How Cloud Data Fabric Functionality Works

This section explains the creation of portal relationships, data caching and synchronization, permissions in portal root directories, and the deletion of portal relationships.

Portal Relationship Creation

When you accept the portal relationship, the hub portal also authorizes access to a hub portal root directory, whose contents become available to the spoke portal immediately.

Data Synchronization

For read-write portals, data synchronization is bidirectional, asynchronous, and strictly consistent upon access. For example, when a client creates or modifies files or directories in the spoke portal root directory, the spoke portal synchronizes these changes to the hub portal in the background. Clients that access the hub portal can see these changes immediately.

To ensure that any changes on one portal become available immediately to any client that reads data from the portal’s peers, Qumulo Core uses a proprietary locking synchronization mechanism.

Data Caching

The first time a client accesses a spoke portal root directory, the spoke portal begins to read and cache data from the hub portal. Subsequent access to the same data accesses the cache of the spoke portal host cluster, with performance characteristics equivalent to access to non-portal data on the spoke portal host cluster.

Caching takes place on demand, when a client with access to the spoke portal retrieves new portions of the namespace that the hub portal provides. For more information, see Configuring Cache Management for Spoke Portals in Qumulo Core.

Portal Root Directory Permissions

Qumulo Core enforces permissions in the same way for files and directories in the spoke portal root directory and the hub portal root directory.

Portal Relationship Deletion

This section explains the sequence of events when you request the removal of the portal relationship from the spoke portal or the hub portal.

  1. When you request the removal of the spoke portal, the relationship becomes read-only and enters the Deleting state and Qumulo Core begins to synchronize any outstanding changes from the spoke portal to the hub portal.

  2. During deletion, the relationship requires connectivity to make progress, indicated by the Active status.

  3. After deletion completes, Qumulo Core:

    1. Removes the spoke portal and hub portal configuration entries automatically

    2. Deletes the spoke portal root directory and reclaims the capacity previously consumed by cached data.

Portal Operation Audit Logging

  • For clients accessing spoke portal data, audit logging is determined by the configuration on the spoke portal host cluster.

  • For clients accessing hub portal data, audit logging is determined by the configuration on the hub portal host cluster.

Example Cloud Data Fabric Scenarios

The following are examples of some of the most common scenarios for workloads that use Cloud Data Fabric functionality.

Edge Clusters

In this scenario, you deploy a single, large central cluster at your organization’s data center and multiple, small edge clusters at your organization’s branch offices or in remote locations.

A diagram for an example scenario that uses the Cloud Data Fabric functionality for an edge cluster

The Cloud Data Fabric functionality lets you make the data on the central cluster available to the remote clusters without the need to replicate data to each location.
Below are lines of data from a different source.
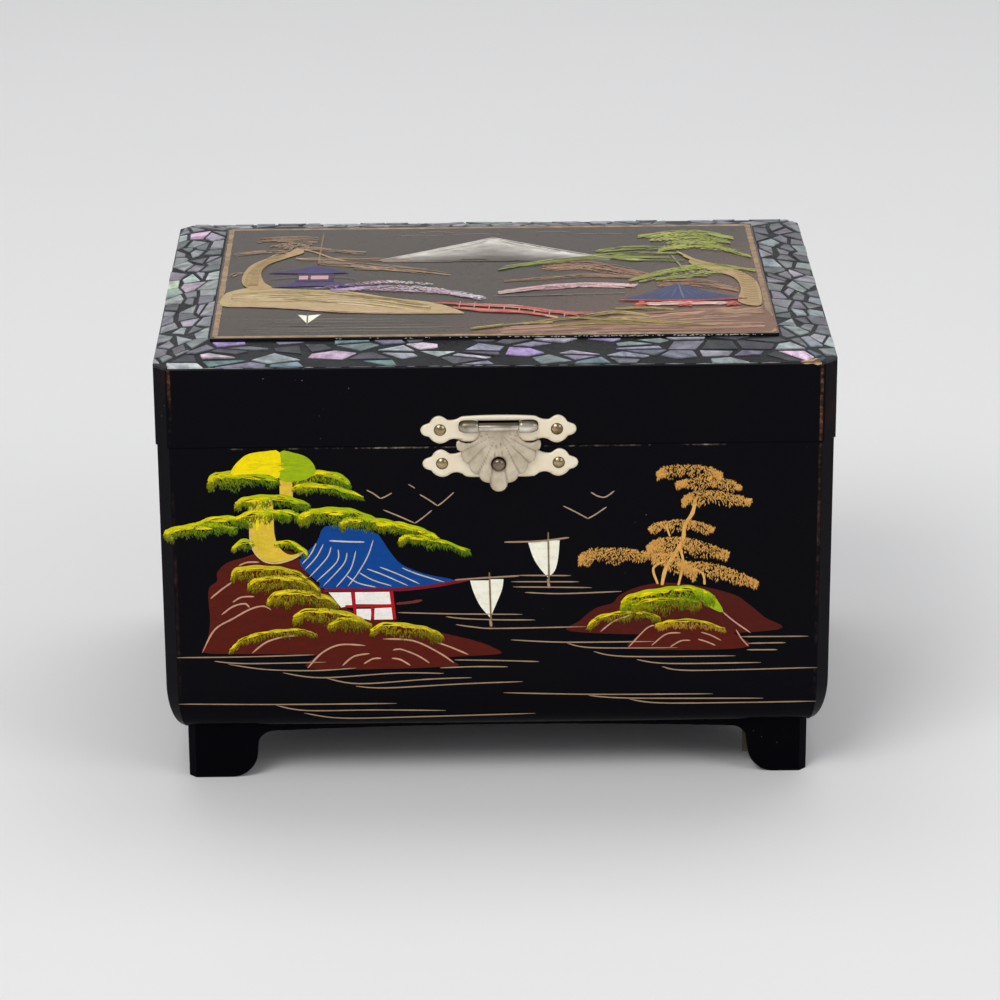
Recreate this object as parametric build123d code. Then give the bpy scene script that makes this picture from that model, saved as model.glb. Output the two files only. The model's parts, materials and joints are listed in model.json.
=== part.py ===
from build123d import *
import math
import os

# Musical jewellery box. Millimetres, +Z up, front towards -Y.
# The origin is on the table, under the middle of the box.

# Overall sizes
LID_WIDTH = 230.0
LID_DEPTH = 166.0
CASE_INSET = 0.5
CORNER_BEVEL = 4.2
BASE_HEIGHT = 20.0
CASE_HEIGHT = 104.7
SEAM_GAP = 0.3
LID_EDGE_ABOVE_SEAM = 28.6

# Wooden case and lid
WALL = 8.0
BOTTOM_THICKNESS = 16.5
BOTTOM_ROUND_IN = 6.6
LID_BOARD_EDGE = 5.0
BORDER_WIDTH = 18.5
BORDER_RISE = 3.0
MOSAIC_THICKNESS = 0.8
PANEL_STEP = 1.2
PANEL_BEVEL = 0.6

# Bracket feet
BASE_INSET = 6.6
BASE_BOARD = 8.0
BASE_BEVEL = 2.5
SOLE_WIDTH = 14.7
FRONT_RIGHT_SOLE_WIDTH = 11.2
FOOT_TOE_RADIUS = 9.5
FOOT_NECK_RADIUS = 6.0
FOOT_STRAIGHT = 2.0
APRON_ARCH = 1.5
BLOCK_SIDE = 14.0
BLOCK_GAP_BELOW = 4.0

# Lining, partitions and deck inside the case
LINING = 1.6
LIP_HEIGHT = 3.0
BAY_WIDTH = 64.5
PARTITION = 4.0
PARTITION_TOP_BELOW_SEAM = 14.0
DIVIDER = 3.0
DIVIDER_HEIGHT = 52.0
DIVIDER_OFFSET = 14.0
PAD_THICKNESS = 4.0
PAD_ROUND = 1.6
PAD_CLEARANCE = 0.3
DECK_ABOVE_FLOOR = 53.5
DECK_THICKNESS = 4.0
LEDGE = 5.0
WINDOW_WIDTH = 46.0
WINDOW_DEPTH = 34.0
WINDOW_AHEAD = 10.0
WINDOW_REBATE = 2.5
PANE_THICKNESS = 1.5
ROLL_COUNT = 5
ROLL_WIDTH = 12.6
ROLL_HEIGHT = 12.0
ROLL_PITCH = 13.6
ROLL_ROUND = 5.8
ROLL_END_CLEARANCE = 1.0
ROLL_FRONT_CLEARANCE = 0.5
RAIL_THICKNESS = 3.0
RAIL_HEIGHT = 9.0

# Mirror in the lid
MIRROR_WIDTH = 164.0
MIRROR_DEPTH = 114.0
MIRROR_THICKNESS = 2.0
MIRROR_CLEARANCE = 0.2
FRAME_THICKNESS = 3.0
LID_LINING_GAP = 2.0

# Hinges at the back
HINGE_X = 68.0
HINGE_WIDTH = 24.0
LEAF_THICKNESS = 0.8
LEAF_HEIGHT = 9.5
KNUCKLE_RADIUS = 1.5
KNUCKLE_OFFSET = 1.9
KNUCKLE_GAP = 0.3
PIN_RADIUS = 0.6
PIN_CLEARANCE = 0.06
LEAF_NOTCH = 0.4
SCREW_SPACING = 15.0
SCREW_DROP = 6.2
SCREW_HEAD_RADIUS = 1.9
SCREW_HEAD_HEIGHT = 0.9
SCREW_SHANK_RADIUS = 0.7
SCREW_SHANK_LENGTH = 5.5
SHANK_HOLE_CLEARANCE = 0.1

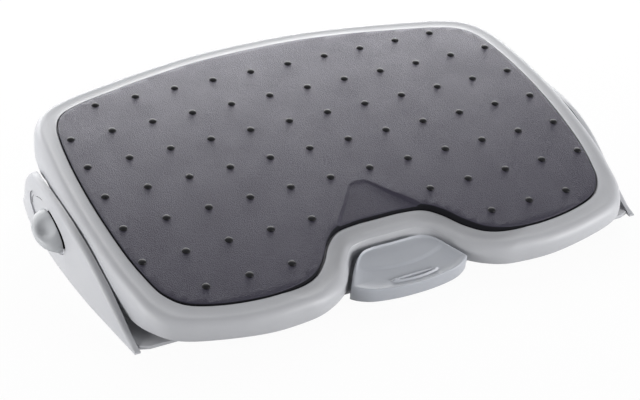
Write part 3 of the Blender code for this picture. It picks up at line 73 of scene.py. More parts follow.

The data remains available to the edge clusters even if their capacity is lower than that of the central cluster. While a read-write portal lets the edge clusters create or modify data on the central cluster, a read-only portal lets only the edge clusters read data from the central cluster.

Active Workload with Archive

In this scenario, several clusters serve active workloads but require access to a large data archive after the initial workflow completes.

Active Workload with Archive

The Cloud Data Fabric functionality lets you:

  • Move your cold (infrequently accessed) data to a central archive cluster and then provide access to this data by using a portal on the original cluster.

    The active workload clusters can reclaim most of the data set capacity that was tiered to the data archive cluster. This makes it possible to access all of the data as before, while using only the capacity on the active workload clusters for the data that your system reads through the portal.

  • Serve specific archive capacity and performance needs by scaling the archive cluster independently of any active workflow clusters.